By the way, there was an expose some years ago about Walmart where reporters followed shirts and pants from China sweatshops to the U.S. They found that they were sold at Walmart carrying the designation, “Made in the U.S.A.” When challenged about this, the executives at Walmart said that there was nothing deceptive for while the clothes were of Chinese origin, the attached label was indeed, made in the Unites States.

Not deceptive? The label? And these are the people who are supposed to stand up for human rights and justice?

The dilemma about the Internet is just the newest wrinkle in this situation: how far do you collaborate with thugs to make a buck? Where arguments might be made that trade helps the poor and middle class of China; for an American or Western company to assist in the restriction of information and free speech of Chinese dissidents is something else. And to hand over information that leads to the arrest, imprisonment, and maybe torture of such people is the worst case scenario.

I am not utterly opposed to trade with China.

But I do have problems with Google installing censorship software at the behest of the Chinese government that blocks religious sites like the Vatican and Free the Fathers and Blogs where men and women yearning to be free speak out.

The Chinese tried to create their own search engine back in 2002 and made a mess of things. We should not be helping them in this.
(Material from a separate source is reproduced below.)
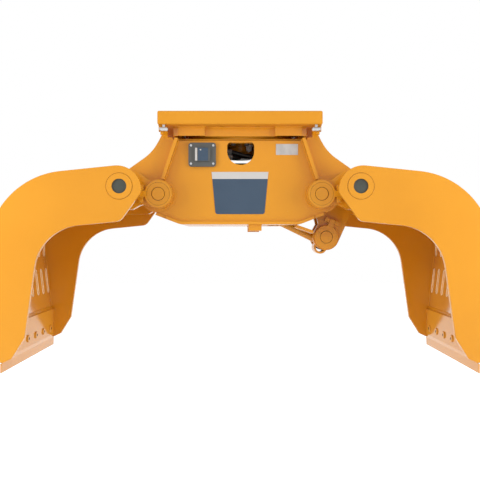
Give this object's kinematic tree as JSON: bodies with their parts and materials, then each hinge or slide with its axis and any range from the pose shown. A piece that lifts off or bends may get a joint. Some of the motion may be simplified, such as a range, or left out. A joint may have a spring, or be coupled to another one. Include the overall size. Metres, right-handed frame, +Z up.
{
  "type": "hydraulic sorting grapple",
  "caption": "Two-jaw rotating demolition and sorting grapple: slotted shell jaws with bolted wear blades, cylinder-driven and tied together, under a slewing bolt-on head.",
  "frame": {"origin": "on the floor under the open jaws, midway between the four side plates", "axes": "+Z up through the slewing axis, X from jaw to jaw, Y along the pivot pins, -Y is the side with the monitor box and the badge"},
  "size_m": [2.3258, 1.006, 1.2255],
  "materials": {
    "paint": "gloss orange-yellow paint",
    "steel": "dark machined steel",
    "zinc": "bright zinc",
    "chrome": "hard chrome",
    "black": "satin black",
    "grey_case": "moulded grey",
    "panel": "blue-grey film",
    "strip": "off-white film",
    "plate": "satin",
    "rubber": "matt",
    "bronze": "bearing bronze"
  },
  "bodies": {
    "head": {"top_plate": "paint", "skirt": "paint", "corner_brackets": "paint", "corner_fittings": "zinc", "gear_ring": "steel", "swivel_core": "steel"},
    "housing": {"front_plate": "paint", "rear_plate": "paint", "end_plates": "paint", "stop_pads": "paint", "bottom_plate": "paint", "guard_strips": "paint", "gusset_ribs": "paint", "pivot_bushes": "bronze", "service_feet": "paint", "deck_plate": "paint", "deck_bolts": "zinc", "race_ring": "steel", "swivel_sleeve": "steel", "slew_motor": "black", "monitor_box": "grey_case", "monitor_screws": "zinc", "badge_strip": "strip", "badge_panel": "panel", "rating_plate": "plate", "valve_block": "black", "feed_tubes": "rubber"},
    "pinion_shaft": {"pinion": "steel"},
    "left_jaw": {"left_side_front": "paint", "left_side_rear": "paint", "left_shell": "paint", "left_edge_base": "paint", "left_wear_blade": "paint", "left_blade_bolts": "paint", "left_cross_tube": "paint", "left_tube_plugs": "steel", "left_outer_arms": "paint", "left_inner_arms": "paint", "left_pivot_pin": "paint", "left_keepers": "paint", "left_inner_pins": "paint"},
    "right_jaw": {"right_side_front": "paint", "right_side_rear": "paint", "right_shell": "paint", "right_edge_base": "paint", "right_wear_blade": "paint", "right_blade_bolts": "paint", "right_cross_tube": "paint", "right_tube_plugs": "steel", "right_outer_arms": "paint", "right_inner_arms": "paint", "right_pivot_pin": "paint", "right_keepers": "paint", "right_inner_pins": "paint"},
    "barrels": {"cylinder_barrels": "black", "cylinder_glands": "steel"},
    "rods": {"cylinder_rods": "chrome"},
    "tie": {"tie_rod": "paint"}
  },
  "joints": [
    {"name": "slew", "type": "hinge", "parent": "head", "child": "housing", "pos_m": [0, 0, 1.13275], "axis": [0, 0, 1], "continuous": true},
    {"name": "pinion_spin", "type": "hinge", "parent": "housing", "child": "pinion_shaft", "pos_m": [0.144, 0, 1.13275], "axis": [0, 0, 1], "continuous": true},
    {"name": "jaw_left", "type": "hinge", "parent": "housing", "child": "left_jaw", "pos_m": [-0.39, 0, 0.833], "axis": [0, -1, 0], "range_deg": [0, 61.2]},
    {"name": "jaw_right", "type": "hinge", "parent": "housing", "child": "right_jaw", "pos_m": [0.39, 0, 0.833], "axis": [0, 1, 0], "range_deg": [0, 61.2]},
    {"name": "barrel_pivot", "type": "hinge", "parent": "left_jaw", "child": "barrels", "pos_m": [-0.32382, 0, 0.9449], "axis": [0, -1, 0], "range_deg": [-61.5, 0]},
    {"name": "rod_slide", "type": "slide", "parent": "barrels", "child": "rods", "axis": [1, 0, 0], "range_m": [0, 0.2657]},
    {"name": "tie_pivot", "type": "hinge", "parent": "left_jaw", "child": "tie", "pos_m": [-0.19311, 0, 0.90603], "axis": [0, -1, 0], "range_deg": [-68.35, 0]}
  ],
  "couplings": [
    {"joint": "pinion_spin", "follows": "slew", "ratio": -4},
    {"joint": "jaw_right", "follows": "jaw_left", "ratio": 1},
    {"joint": "barrel_pivot", "follows": "jaw_left", "ratio": -1},
    {"joint": "rod_slide", "follows": "jaw_left", "m_per_rad": 0.24782},
    {"joint": "tie_pivot", "follows": "jaw_left", "ratio": -1.112}
  ]
}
It is a criminal act, at least in the eyes of God.

DISCUSSION

FATHER JOE:  

I am not an isolationist.  What one critic said to me was correct; we bargain with the devil every day.

We can hope that our relationships with the Red Chinese and Moslem extremists will make a difference; but we should never let down our guard and directly cooperate in human oppression. Communism is not dead, and instances of free enterprise can disappear tomorrow if the dragon awakens. Some of our so-called allies in the war against terror are themselves corrupt and oppress minorities, women and others. Is the pacified Westernized Islam that we see here at home the true faith of Mohammed; or is its genuine face really the Hamas and the extremism that we see in the Middle East and now parts of Africa and Asia?
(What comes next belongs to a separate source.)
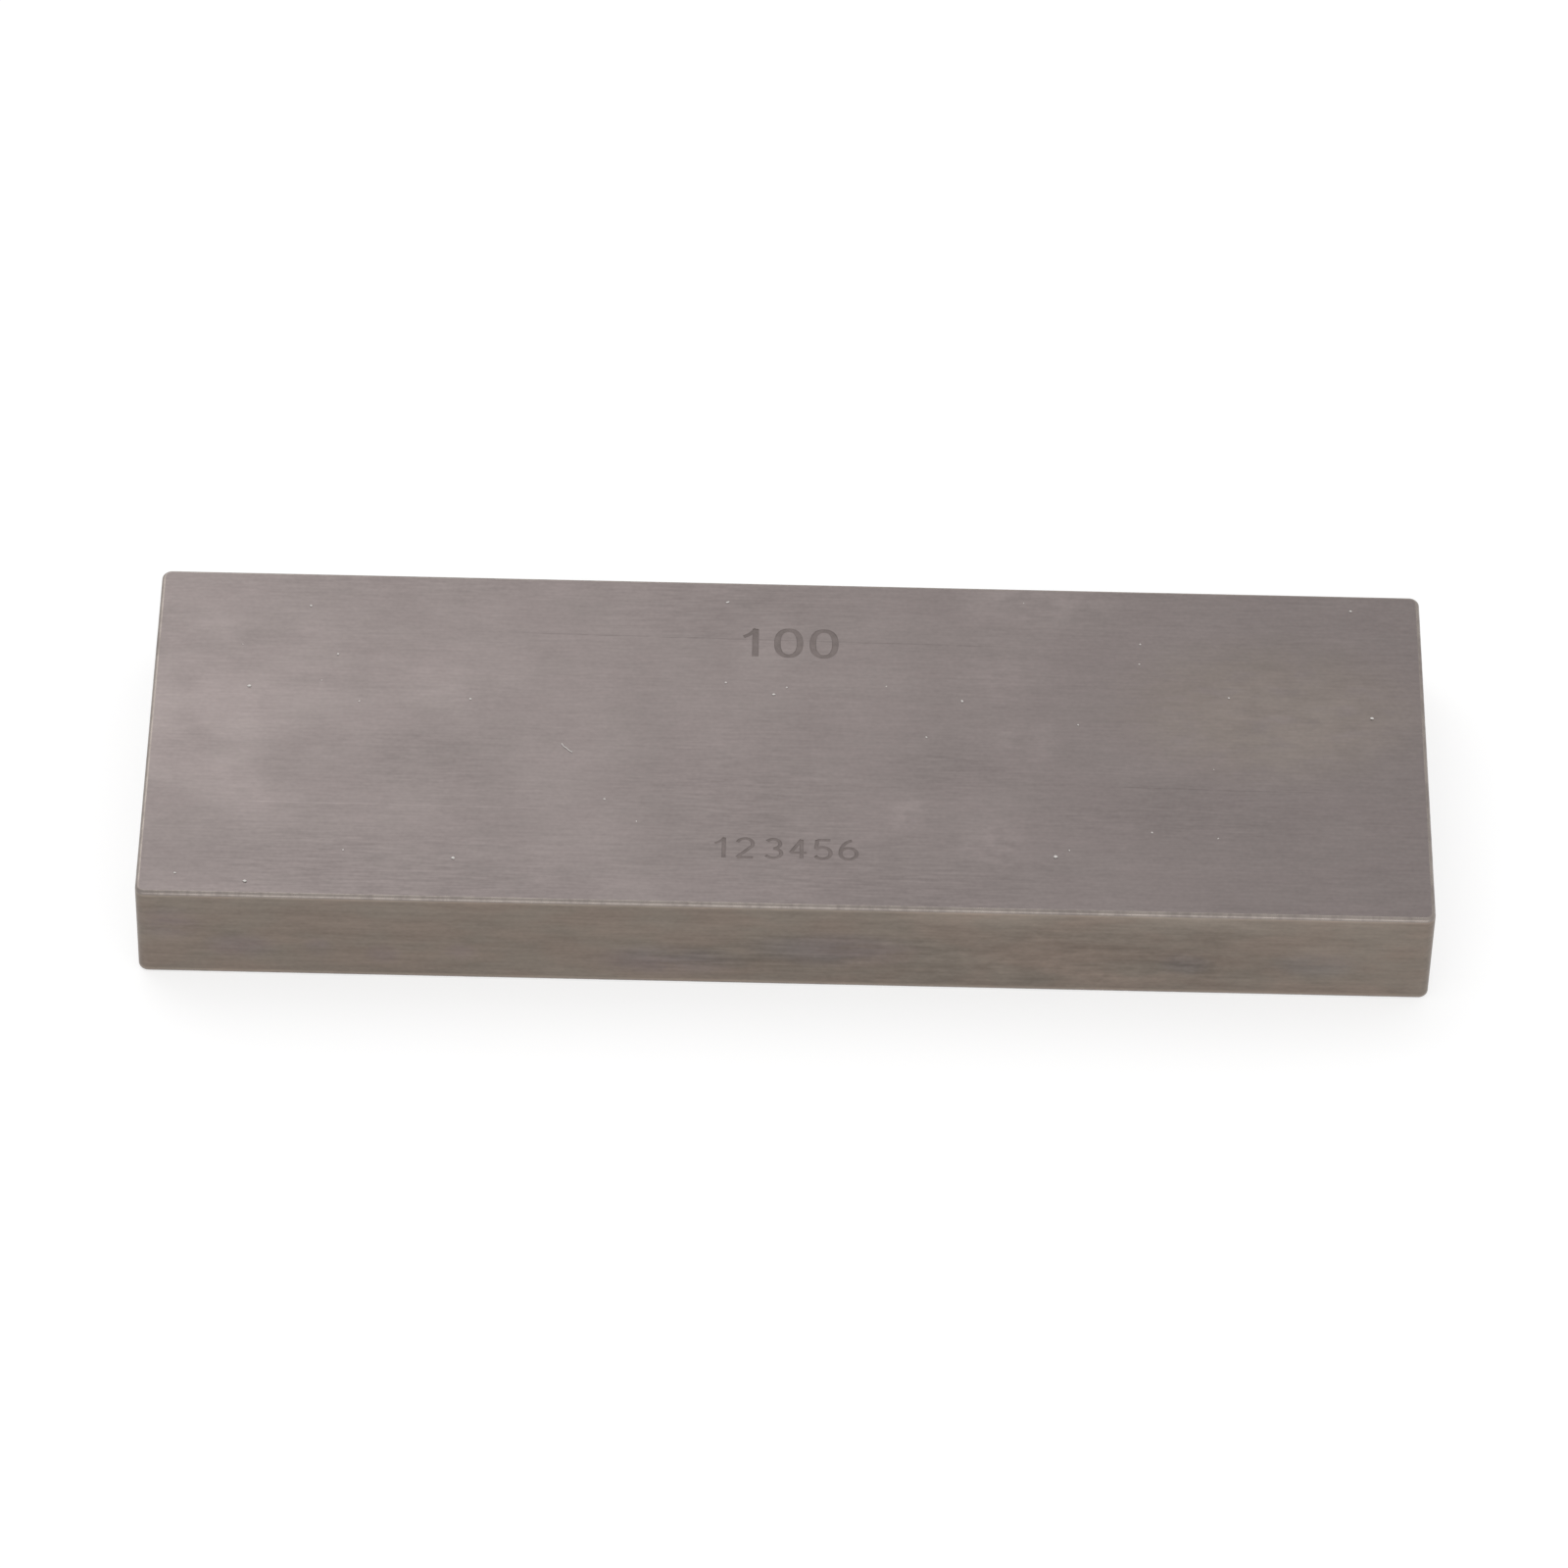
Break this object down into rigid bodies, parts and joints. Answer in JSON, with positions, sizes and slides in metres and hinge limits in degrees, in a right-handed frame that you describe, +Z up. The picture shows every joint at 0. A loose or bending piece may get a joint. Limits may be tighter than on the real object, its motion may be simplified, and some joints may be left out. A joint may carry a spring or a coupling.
{
  "type": "gauge block",
  "caption": "Plain rectangular steel bar with two flat lapped measuring faces at its ends, ground sides, rounded corners and a fine break round each wide face.",
  "frame": {"origin": "middle of the underside, the wide side face that the block lies on", "axes": "+X along the gauge length between the measuring faces, +Y across the width, +Z up through the thickness"},
  "size_m": [0.1, 0.035, 0.009],
  "materials": {
    "gauge_steel": "fine ground along the length on the sides, lapped to a mirror on the two measuring faces"
  },
  "bodies": {
    "root": {"gauge_block": "gauge_steel"}
  },
  "joints": []
}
Trade with China will not in itself prevent a new Cold War. Indeed, their military buildup is largely financed with our own money. Oil money in the Middle East can also translate into a fearful New World. I am not sure what we can do about much of this. Such questions will not be resolved by bloggers, but at least we have the freedom to speak, which some do not have. And Western and American companies should not help to silence voices.
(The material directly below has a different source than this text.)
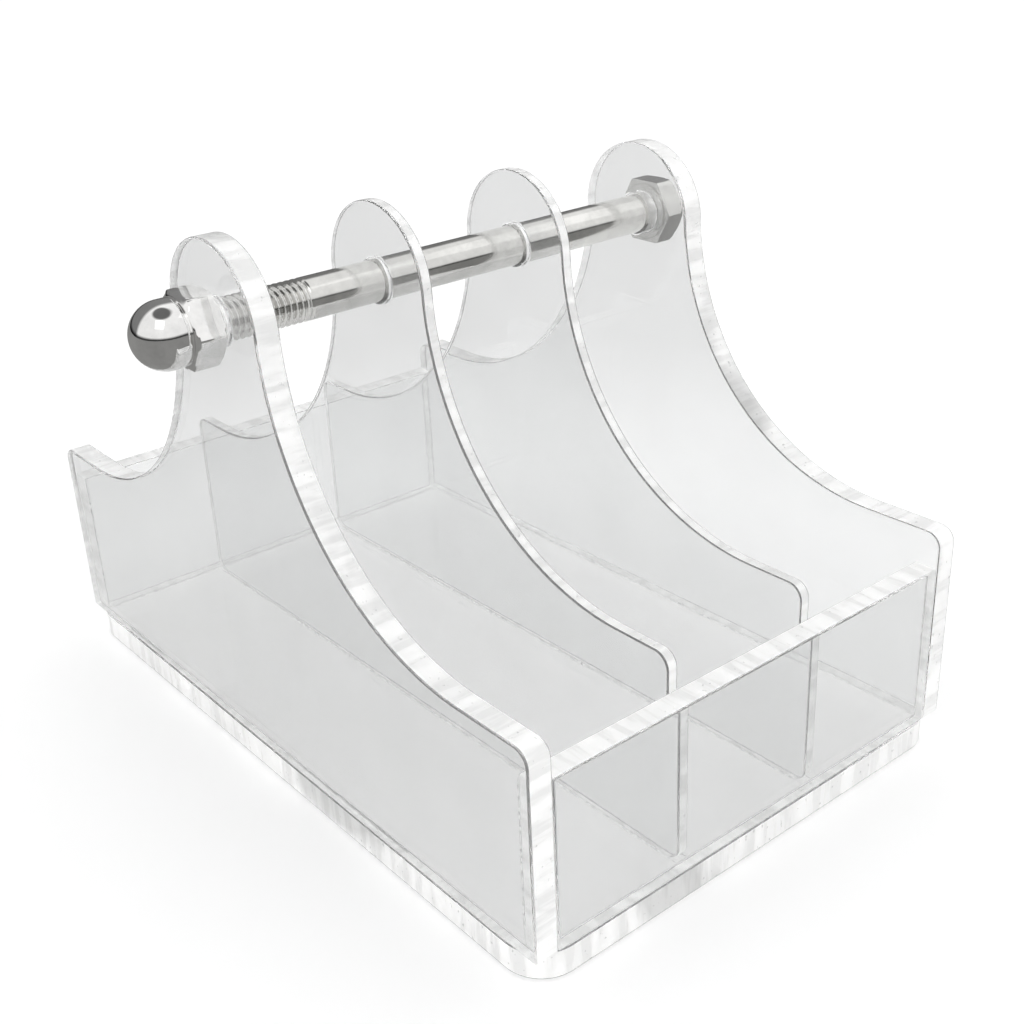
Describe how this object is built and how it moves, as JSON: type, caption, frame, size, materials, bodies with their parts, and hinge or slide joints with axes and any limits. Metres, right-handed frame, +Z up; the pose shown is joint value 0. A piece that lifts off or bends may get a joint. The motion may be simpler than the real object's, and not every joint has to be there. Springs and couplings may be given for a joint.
{
  "type": "three-bay acrylic card rack",
  "caption": "Open-topped clear acrylic card rack: bays between tall rounded fins, crossed at the top by a removable steel bolt with an acorn nut.",
  "frame": {"origin": "centre of the base plate's underside", "axes": "+Z up, -Y towards the front wall, +X along the rod towards the bolt's head"},
  "size_m": [0.1273, 0.164, 0.11],
  "materials": {
    "clear_acrylic": "clear polished acrylic sheet",
    "bolt_steel": "bright zinc plated steel",
    "nut_chrome": "polished"
  },
  "bodies": {
    "rack": {"base_plate": "clear_acrylic", "front_wall": "clear_acrylic", "back_wall": "clear_acrylic", "side_plate_left": "clear_acrylic", "side_plate_right": "clear_acrylic", "divider_left": "clear_acrylic", "divider_right": "clear_acrylic"},
    "bolt": {"hex_bolt": "bolt_steel"},
    "nut": {"acorn_nut": "nut_chrome"}
  },
  "joints": [
    {"name": "bolt_withdraw", "type": "slide", "parent": "rack", "child": "bolt", "axis": [1, 0, 0], "range_m": [0, 0.13]},
    {"name": "nut_unscrew", "type": "slide", "parent": "rack", "child": "nut", "axis": [-1, 0, 0], "range_m": [0, 0.025]}
  ]
}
I only wish people in all walks of life would more effectively engage these issues and that politicians would devise a clear plan about where our policies are taking us. We tend to be so short-sighted, instead of looking to the horizon.

ERIN:

I don’t disagree with the things you’ve posted either; in fact, I agree strongly with the statement that we should stand up for human rights, individually and as a country. However, I think if Google can get a working window to the internet into China, even with severe restrictions and censorship in place, isn’t it better than nothing? It’s a start – a way for the poor people of China to start looking around and seeing the possibilities of the internet. And hey, if the porn sites can so creatively sneak around our own censorship models and find ways to get their sites seen, can’t the Underground movements of China and other oppressed areas find ways to speak out and communicate with one another and the outside world?

FATHER JOE:

I guess it all depends upon how seriously Google cooperates with the Red Chinese government. While I am all for the censorship of pornography sites, the protection of children, and the prosecution of those who criminally exploit others; the Communists would use political and religious censorship to oppress their own people. Should Google cooperate in human oppression? What if the censorship software identifies dissidents who could suffer arrest or murder? People still disappear in China. Hackers might find their way around censorship software, but most poor Chinese Blog operators and general users only have elementary computer skills. The issue is bigger than Google. If the poor Chinese can get past the national portal to the Internet, they deserve protection within the international community. The Web can be a great tool for democracy; or we can ruin it like we did so much else of the media.